学生時代の回想と現在

社会基盤工学専攻 2017年1月博士後期課程修了 木村 俊則

著者近影(木村俊則)_web.jpg

 山口県の田舎育ちで自然と物理が好きで,さらに古都京都にあこがれていた私は京都大学工学部地球工学科に 1998 年 4 月に入学しました。その後,入学後に出会った都会としての京都にすっかり毒されてしまい,学部生時代はほとんど学校にも行かず,怠惰な学生生活を送っていました。遂に 3 年生から 4 年生に進級する際に単位が足りず研究室に配属されなかった時,当時研究室 ( 社会基盤工学専攻ジオフィジクス分野 ) の教授でおられた芦田讓先生にご自身の経験などを踏まえた温かい励ましの言葉を頂いたことを覚えています。ここで少し心を入れ替えて受けた芦田先生の授業が,元々自分が好きだった自然と物理が融合した学問,地球物理学 / 物理探査学に関するものでした。目では見えない地面の下を様々な物理現象・数式を用いて明らかにする物理探査にとても興味を持ち,入学以来ほぼ初めて真剣に勉強をし,そのまま芦田先生の研究室を希望し無事配属となりました。

 研究室配属後,先生方と研究テーマについて相談する際に, 国立研究開発法人海洋研究開発機構(JAMSTEC)との共同研究として南海トラフプレート沈み込み帯での電磁気構造探査というテーマがありました。研究対象のスケールの大きさ,そして何より調査船に乗ることが出来るという興味でテーマに飛びつき, 研究をスタートしました。当時JAMSTEC におられた現研究室 ( 社会基盤工学専攻応用地球物理学分野 ) 教授の三ケ田均先生はじめ,共同研究者の皆様の研究に取り組む姿勢に感銘を受けながら,海・地球を対象とする研究の面白さにのめりこんでいきました。その後,大学院に進学し研究は続けましたが,修士課程修了後の 2005 年 4 月には民間の地質調査会社に就職し,一旦研究生活から離れることになりました。一方で研究への興味はくすぶり続け,縁あって 2009 年 4 月には JAMSTEC に技術研究員として再度研究の世界に戻ることになりました。また,2017 年 1 月には,三ケ田先生のご指導の元,社会人博士課程の学生として博士学位を頂戴し,引き続き現在まで研究活動を続けています。
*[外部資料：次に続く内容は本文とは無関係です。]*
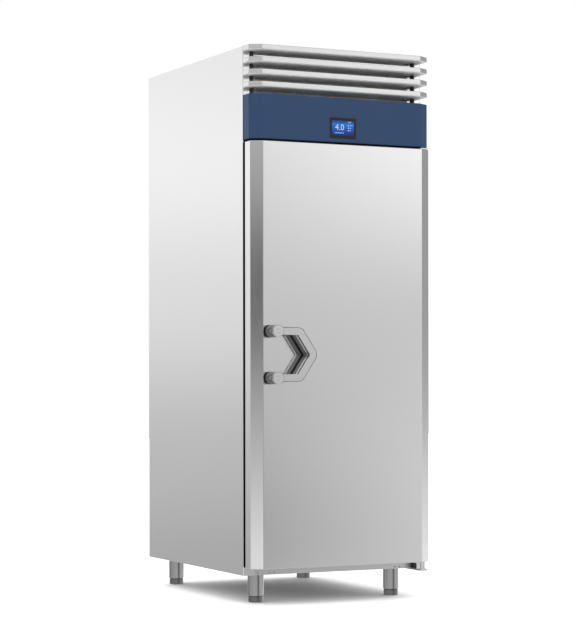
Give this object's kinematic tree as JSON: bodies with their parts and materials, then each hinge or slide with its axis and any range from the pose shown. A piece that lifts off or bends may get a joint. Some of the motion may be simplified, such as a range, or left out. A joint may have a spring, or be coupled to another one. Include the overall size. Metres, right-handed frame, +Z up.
{
  "type": "upright refrigerator",
  "caption": "Tall stainless steel commercial refrigerator with one hinged door, hexagonal pull handle, blue control fascia, louvred top and screw feet.",
  "frame": {"origin": "on the floor, at the centre of the overall footprint, handle included", "axes": "+Z up, +Y from the door to the back, +X to the viewer's right, towards the hinge side"},
  "size_m": [0.79, 1.1326, 2.168],
  "materials": {
    "stainless": "satin",
    "leg_steel": "satin",
    "galvanised": "satin",
    "foam": "matte",
    "black_plastic": "satin",
    "grey_plastic": "satin",
    "seal_rubber": "matte",
    "aluminium_fins": "satin",
    "motor_housing": "satin",
    "copper": "polished",
    "blue_paint": "satin",
    "display_glass": "gloss",
    "lamp_cover": "gloss"
  },
  "bodies": {
    "cabinet": {"left_side_panel": "stainless", "right_side_panel": "stainless", "base_panel": "stainless", "back_panel": "galvanised", "insulation": "foam", "compartment_deck": "galvanised", "chamber_floor": "stainless", "chamber_ceiling": "stainless", "chamber_left_wall": "stainless", "chamber_right_wall": "stainless", "chamber_back_wall": "stainless", "front_frame": "black_plastic", "roof_panel": "stainless", "rear_grille": "galvanised", "air_filter": "aluminium_fins", "condenser_coil": "aluminium_fins", "condenser_shroud": "galvanised", "condenser_fan_motor": "motor_housing", "compressor": "motor_housing", "liquid_receiver": "motor_housing", "filter_drier": "motor_housing", "refrigerant_pipes": "copper", "electrical_box": "grey_plastic", "cable_gland": "black_plastic", "drain_pipe": "stainless", "chamber_light": "lamp_cover", "rack_uprights": "stainless", "tray_runners": "stainless", "evaporator_cover": "stainless", "evaporator_coil": "aluminium_fins", "evaporator_fan_motor": "motor_housing", "fascia_panel": "blue_paint", "display_bezel": "black_plastic", "display_screen": "display_glass", "louvre_posts": "black_plastic", "lower_hinge": "stainless", "upper_hinge": "stainless", "hinge_stop_post": "black_plastic", "leg_tubes": "leg_steel", "louvre_1": "stainless", "louvre_2": "stainless", "louvre_3": "stainless", "louvre_4": "stainless"},
    "door": {"door_outer_skin": "stainless", "door_core": "foam", "door_inner_pan": "stainless", "hinge_bushes": "grey_plastic", "door_gasket": "seal_rubber", "handle_core": "grey_plastic", "handle_band": "stainless", "handle_neck": "black_plastic", "handle_front_plate": "stainless", "handle_caps": "stainless"},
    "evaporator_fan": {"evaporator_fan": "black_plastic"},
    "condenser_fan": {"condenser_fan": "black_plastic"},
    "front_left_foot": {"front_left_foot": "leg_steel"},
    "front_right_foot": {"front_right_foot": "leg_steel"},
    "rear_left_foot": {"rear_left_foot": "leg_steel"},
    "rear_right_foot": {"rear_right_foot": "leg_steel"}
  },
  "joints": [
    {"name": "door_hinge", "type": "hinge", "parent": "cabinet", "child": "door", "pos_m": [0.372, -0.45475, 0.144], "axis": [0, 0, 1], "range_deg": [0, 105], "stiffness_Nm_per_rad": 2, "springref_deg": -57.3},
    {"name": "evaporator_fan_spin", "type": "hinge", "parent": "cabinet", "child": "evaporator_fan", "pos_m": [0, -0.07775, 1.5865], "axis": [0, 0, 1], "continuous": true},
    {"name": "condenser_fan_spin", "type": "hinge", "parent": "cabinet", "child": "condenser_fan", "pos_m": [0, -0.22275, 1.945], "axis": [0, 1, 0], "continuous": true},
    {"name": "front_left_foot_screw", "type": "slide", "parent": "cabinet", "child": "front_left_foot", "axis": [0, 0, -1], "range_m": [0, 0.035]},
    {"name": "front_right_foot_screw", "type": "slide", "parent": "cabinet", "child": "front_right_foot", "axis": [0, 0, -1], "range_m": [0, 0.035]},
    {"name": "rear_left_foot_screw", "type": "slide", "parent": "cabinet", "child": "rear_left_foot", "axis": [0, 0, -1], "range_m": [0, 0.035]},
    {"name": "rear_right_foot_screw", "type": "slide", "parent": "cabinet", "child": "rear_right_foot", "axis": [0, 0, -1], "range_m": [0, 0.035]}
  ]
}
 JAMSTEC では,対象は学生時代と同じ南海トラフプレート沈み込み帯ですが,より観測に重点を置いた研究開発に取り組んでいます。私が所属するグループでは,プレート境界型地震想定震源域直上の海底下に地震・地殻変動・津波等を観測するセンサーを設置し,地震の準備過程に伴い発生する微小な地震・地殻変動を捉えようとしています。より震源に近い場所での観測を実現するため,センサーはJAMSTEC が所有する地球深部探査船「ちきゅう」により掘削された最大 1000m 程度の孔内に設置されます。また,これらのセンサーは同海域の海底に敷設された地震津波監視システム (DONET) の海底ケーブルに接続することでリアルタイム観測を実現しています。私は本プロジェクトにセンサーの開発から設置まで,幅広く担当者としてかかわっており,2018 年度末までに海底に 3 点の孔内観測点を設置することに成功しました。写真は「ちきゅう」によるセンサー設置中に私がケーブルの確認を行っている様子です (http://www.jamstec.go.jp/j/about/press_release/20161130/)。 観測されたデータにより,海溝軸付近での「ゆっくり滑り」の繰り返しの発生が初めて明らかになるなど,これまで観測されていなかった新たな現象も明らかになりました。
 
 また,孔内,海底地震計を人工地震探査の受振装置として利用する「物理探査」的な研究も進めています。これらの受信装置と探査船でえい航する人工音波震源「エアガン」との組み合わせで,地下の地震波の伝わる速さ,さらには地中に作用している応力状況を推定することができます。エアガンを繰り返し観測点周辺の同じ場所で発振することは地下の地震波速度,応力状況の時間変化の推定につながります。これらの時間変化と,地震の準備状況との対応を定量的に議論することが今の私が最も興味を持って取り組んでいる研究テーマです。今後,観測を時間・空間的に密に行うことで最終的なゴールでもある地震準備状況の把握とその発生メカニズムの解明につながると信じて日々研究に取り組んでいます。

 最後になりましたが,三ケ田先生をはじめお世話になった大学,研究室の皆様にこの場をお借りして御礼申し上げます。